— Goal of the exercise —
Copy out each line of the data holding "that".

Data entries:
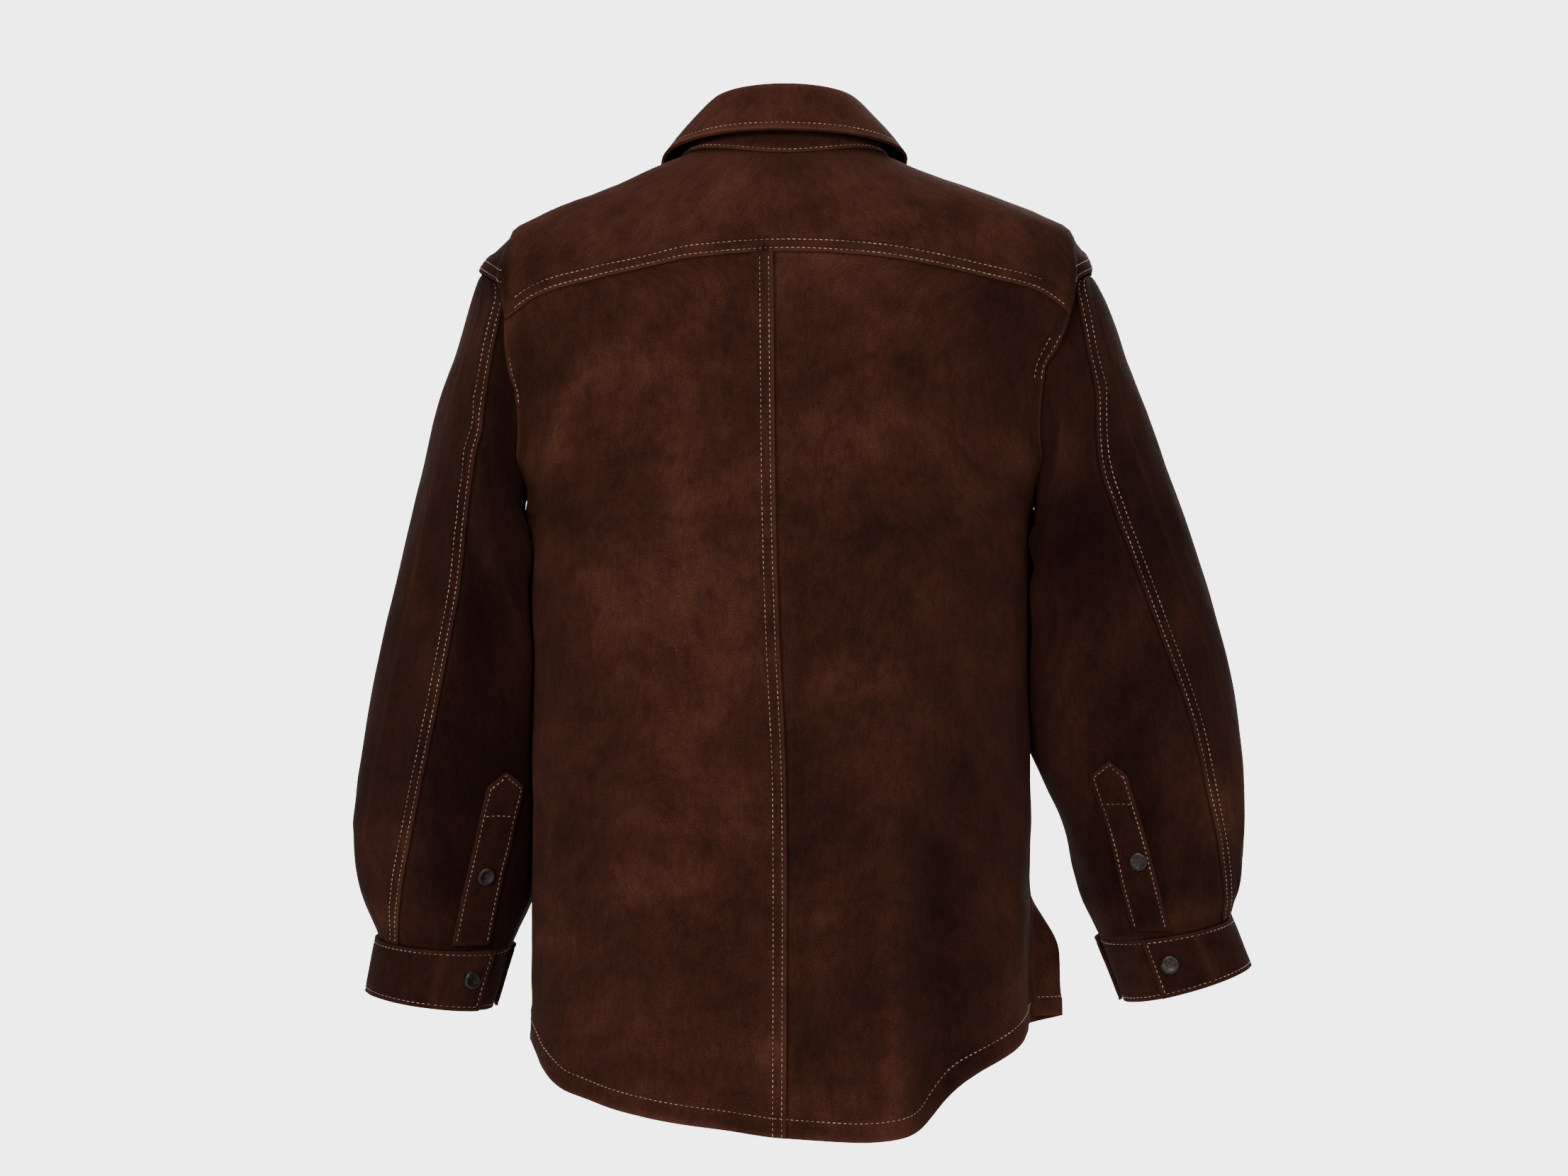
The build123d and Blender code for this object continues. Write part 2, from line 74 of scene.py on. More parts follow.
CENTRE_BACK = [(-790, -2), (-500, -2), (-380, 3), (-280, 6), (-75, 8)]
YOKE_SEAM = [(-250, -165), (-222, -141), (-202, -124), (-184, -115), (-147, -106), (-113, -98), (-69, -90),
             (0, -87), (69, -92), (98, -98), (141, -108), (177, -118), (200, -132), (250, -180)]
HEM_BACK = [(-215, -664), (-194, -682), (-170, -702), (-142, -723), (-114, -753), (-94, -762), (-63, -766),
            (0, -762), (32, -758), (103, -747), (161, -731), (184, -712), (195, -692), (215, -674)]
HEM_FRONT = [(-215, -660), (-196, -676), (-165, -700), (-120, -728), (-60, -742), (0, -744),
             (60, -742), (120, -728), (165, -700), (196, -684), (215, -668)]

NECKLINE = (80, 64, -72)
FOLD_OVAL = (57, 46, -58)
FOLD_HEIGHTS = (44, 26, -14)
LEAF_OVAL = (92, 70, -90)
LEAF_HEIGHTS = (8, -15, -66)
COLLAR_END_ANGLE = -76
LEAF_END_ANGLE = -62

SLEEVE_LEFT = [
    (198, -292, 236, -100, 62, 2, 30), (192, -302, 248, -148, 68, 0, 74),
    (184, -312, 266, -204, 71, -3, 77), (178, -326, 281, -270, 72, -7, 77),
    (176, -354, 298, -344, 71, -13, 80), (176, -431, 317, -428, 68, -24, 76),
    (178, -506, 331, -503, 66, -36, 71), (184, -561, 333, -556, 62, -46, 64),
    (209, -623, 314, -617, 47, -55, 47),
]
SLEEVE_RIGHT = [
    (198, -292, 236, -100, 62, 2, 19), (192, -302, 261, -148, 68, 0, 60),
    (184, -312, 284, -204, 71, -3, 76), (178, -326, 308, -270, 72, -7, 75),
    (176, -354, 331, -344, 71, -13, 69), (186, -441, 354, -436, 68, -22, 58),
    (213, -511, 361, -512, 66, -32, 52), (229, -561, 359, -562, 62, -42, 42),
    (250, -617, 351, -601, 47, -50, 28),
]
SLEEVE_FRONT_SEAM = -100
CUFF_LEFT = (224, -671, 321, -659, 137)
CUFF_RIGHT = (268, -666, 366, -639, 112)
CUFF_THICKNESS = 2.8
CUFF_DROOP = 6.0                       # how much lower each cuff is behind than at its sides
CUFF_TAB_ANGLE = 46
CUFF_LAP_ANGLE = 30
CUFF_SNAP_ANGLE = 16
PLACKET_LEFT = ((212, -487), (241, -617), (228, -569))
PLACKET_RIGHT = ((254, -478), (289, -605), (277, -557))
PLACKET_HALF_WIDTH = 14
PLACKET_POINT = 12
PLACKET_CROSS_ROW = 26                 # from the placket's corners down to its cross row

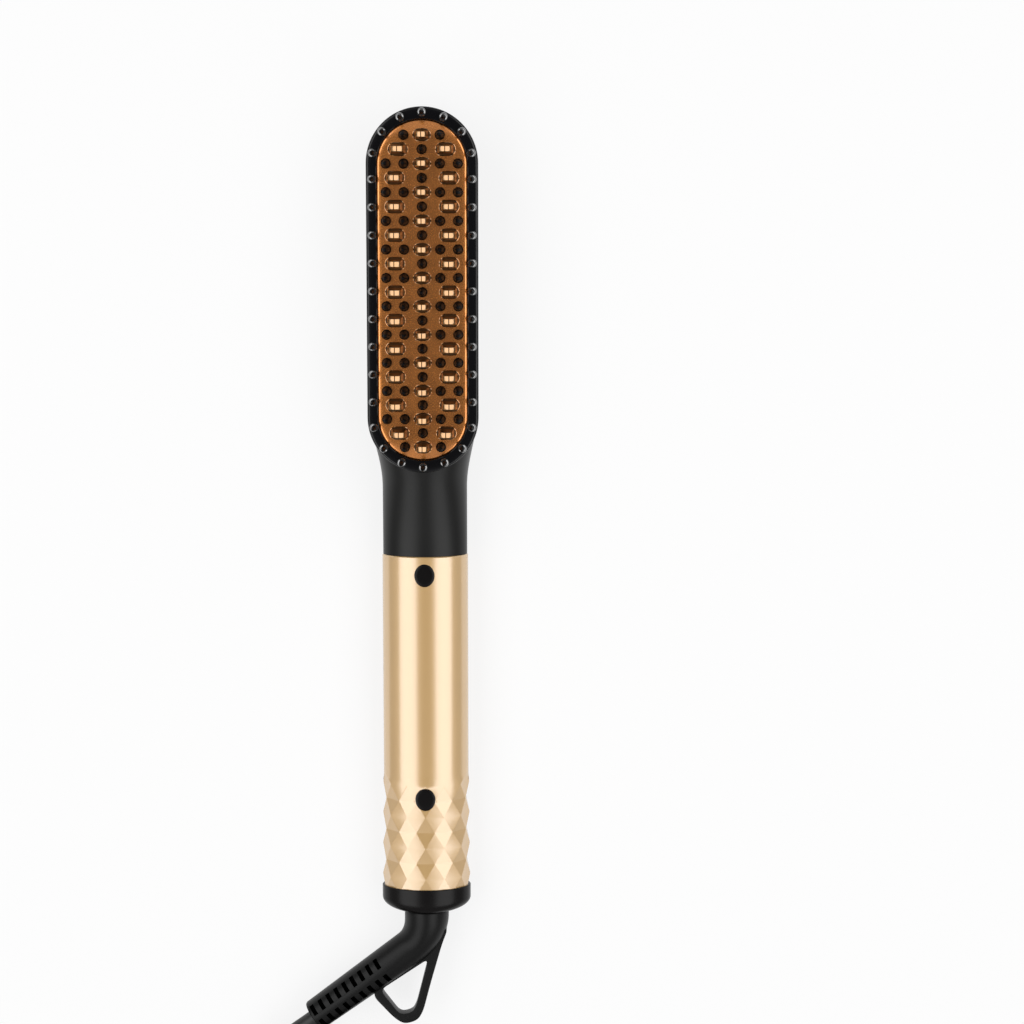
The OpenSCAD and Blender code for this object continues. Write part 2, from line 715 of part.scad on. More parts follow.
module pocket_outline() stadium(pocket_w / 2, pocket_y1 - pocket_y0 - pocket_w);
module lens_outline(grow) polygon(oval(lens_w / 2 + grow, lens_l / 2 + grow, 32));

module screw_covers() color("#1d1c1b") for (y = screw_ys) translate([0, y, head_top])
    linear_extrude(cover_t) cover_outline(0);

module handle_screws() color("#8d9095") for (y = screw_ys) translate([0, y, 0]) difference() {
    union() {
        translate([0, 0, head_top - screw_head_h]) cylinder(r = screw_head_r, h = screw_head_h, $fn = 32);
        translate([0, 0, screw_tip_z])
            cylinder(r = screw_r, h = head_top - screw_head_h - screw_tip_z + tiny, $fn = 32);
    }
    translate([0, 0, head_top - screw_socket_h])
        cylinder(r = screw_socket_r, h = 2 * screw_socket_h, $fn = 6);
}

// ---- electronics ----

module circuit_board() color("#2f6b3a") difference() {
    box([-board_w / 2, board_w / 2], [board_y0, board_y1], [board_z, board_z + board_t]);
    for (p = board_screws_at) translate([p[0], p[1], board_z - 1]) cylinder(r = board_hole_r, h = 4, $fn = 24);
}

module board_screws() color("#9a9da1") for (p = board_screws_at) translate([p[0], p[1], 0]) {
    translate([0, 0, axis_z]) cylinder(r = board_head_r, h = board_head_h, $fn = 24);
    translate([0, 0, board_z - board_screw_h])
        cylinder(r = board_screw_r, h = board_t + board_screw_h + tiny, $fn = 24);
}

module on_board(x, y, size) translate([x, y, axis_z]) cube(size);

module capacitor() color("#c8a33c") on_board(-2 - capacitor_size[0], parts_y, capacitor_size);

module power_triac() color("#232323") {
    on_board(0.5, parts_y, triac_size);
    on_board(1, parts_y + triac_size[1], triac_tab);
}

module control_chip() color("#1f1f1f") on_board(-chip_size[0] / 2, chip_y, chip_size);

module dropper_resistor() color("#4a6f8a") {
    translate([-resistor_l / 2 + 1, resistor_y, axis_z + resistor_z]) rotate([0, 90, 0])
        cylinder(r = resistor_r, h = resistor_l, $fn = 24);
    for (s = [-1, 1]) translate([1 + s * (resistor_l / 2 - 0.6), resistor_y, axis_z])
        cylinder(r = leg_r, h = resistor_z, $fn = 16);
}

module slide_switch() color("#2b2b2e") difference() {
    y = stem_y - slide_travel / 2;
    box([-switch_w / 2, switch_w / 2], [y - switch_l / 2, y + switch_l / 2], [switch_z, board_z]);
    box([-stem_w / 2 - gap, stem_w / 2 + gap], [slit_y0, slit_y1], [switch_z - 1, lever_top + gap]);
}

// the stem that joins knob, carrier and lever through the slit
module stem_block(z1, z2) box([-stem_w / 2, stem_w / 2], [off_y - stem_l / 2, off_y + stem_l / 2], [z1, z2]);

module switch_lever() color("#d8d8d4") stem_block(carrier_z + carrier_t, lever_top);

module slider_carrier() color("#4a4a4d")
    box([-carrier_w / 2, carrier_w / 2], [off_y - carrier_l / 2, off_y + carrier_l / 2],
        [carrier_z, carrier_z + carrier_t]);

// the knob has raised diamonds: a saw profile along it, worked out from its length
knob_ridges = 4;
ridge_h = 0.7;
// its lower end is round like the pocket and its upper end has a blunt point
knob_point = 2;
module knob_outline() intersection() {
    translate([0, knob_y0 + knob_len / 2]) stadium(knob_w / 2, knob_len - knob_w);
    translate([0, knob_y0]) polygon([[-knob_w, 0], [knob_w, 0], [knob_w / 2, knob_len - knob_point],
        [0, knob_len], [-knob_w / 2, knob_len - knob_point]]);
}

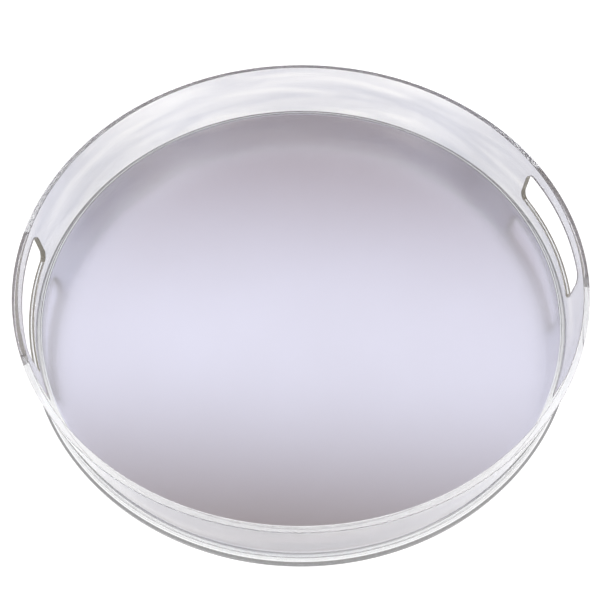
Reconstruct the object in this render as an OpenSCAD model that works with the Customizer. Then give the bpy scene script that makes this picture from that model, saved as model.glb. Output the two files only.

— Full solution —
// the stem that joins knob, carrier and lever through the slit
Reconstruct the object in this render as an OpenSCAD model that works with the Customizer. Then give the bpy scene script that makes this picture from that model, saved as model.glb. Output the two files only.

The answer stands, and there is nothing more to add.